The pendulum is going to swing back, but the federal government is only going to be one player. I’m counting on these coalitions to accelerate the remediation and innovation around English language development. I see that happening across the country.
If you could speak directly to multilingual learner teachers, what would you say?
Consider yourself blessed and fortunate that you’re serving at a time when our students need you, where you’re providing that emotional safe harbor. Your words are the ones that they’re going to remember — not what’s being said on CNN or Fox News.
Absenteeism is rampant in the immigrant community. How can schools get these students back in the classroom?
This is not the answer for that question, but the first thing that came to mind is vote. We need to get off our asses and see the impact that this had on our students, and we need to be angry. We need to not allow for this to continue any longer than it needs to.
With regard to the students that are right now home, I struggle to look a parent in the face in a community where they’re being harassed by ICE and say, “Send them to school, don’t worry, they’re 100% safe,” because we know that’s not true.
What I will say to those families is know your rights.
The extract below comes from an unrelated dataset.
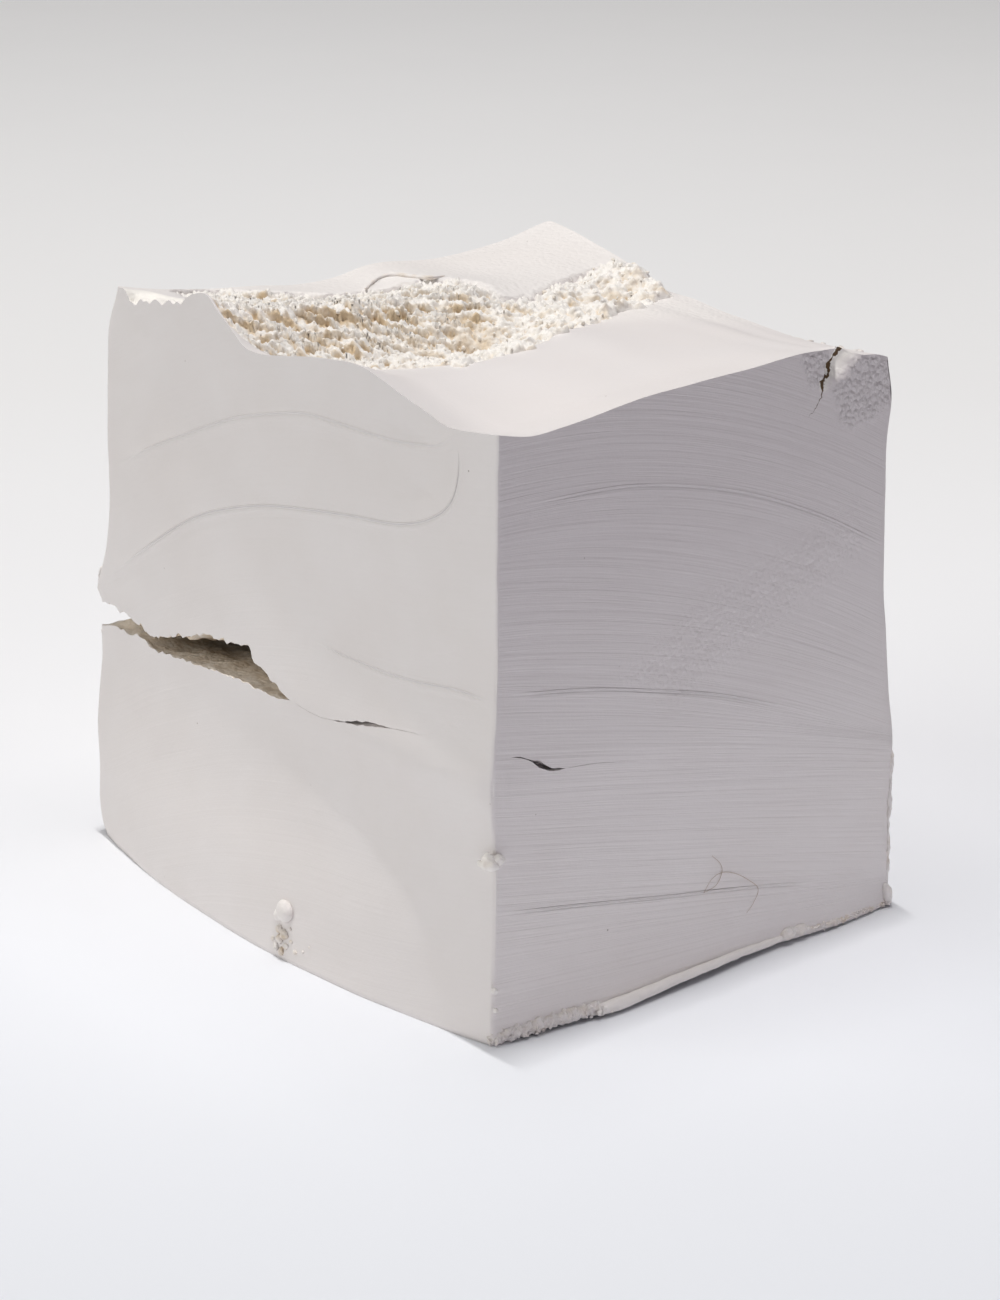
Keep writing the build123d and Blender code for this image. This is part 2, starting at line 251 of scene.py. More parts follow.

And also, know the culture in which you’re sending your children. Is that school protecting your child? Will you have alert calls? Does your district have a practice to prevent schools from becoming hubs of immigration (enforcement) efforts?
In many parts of our country, we’re not protecting our students from having our schools be the places where these raids are happening. I had a student in my hometown get picked up when he was going to an immigration center to check in, as he was supposed to. He missed graduation because he was following the rules.
What do you make of this moment for us as a nation?
We’re going through a period right now where a lot of the fundamental principles of democracy are being questioned. It’s a stain on our beautiful country’s history. The pandemic of prejudice that we’re dealing with now is harder to lead through than the pandemic of disease that we went through five years ago. We got through the pandemic of disease because we came together. What’s happening now is this pandemic of hate and prejudice is pulling us apart. But if you look deeper, you see stories of resilience and of the power of unity.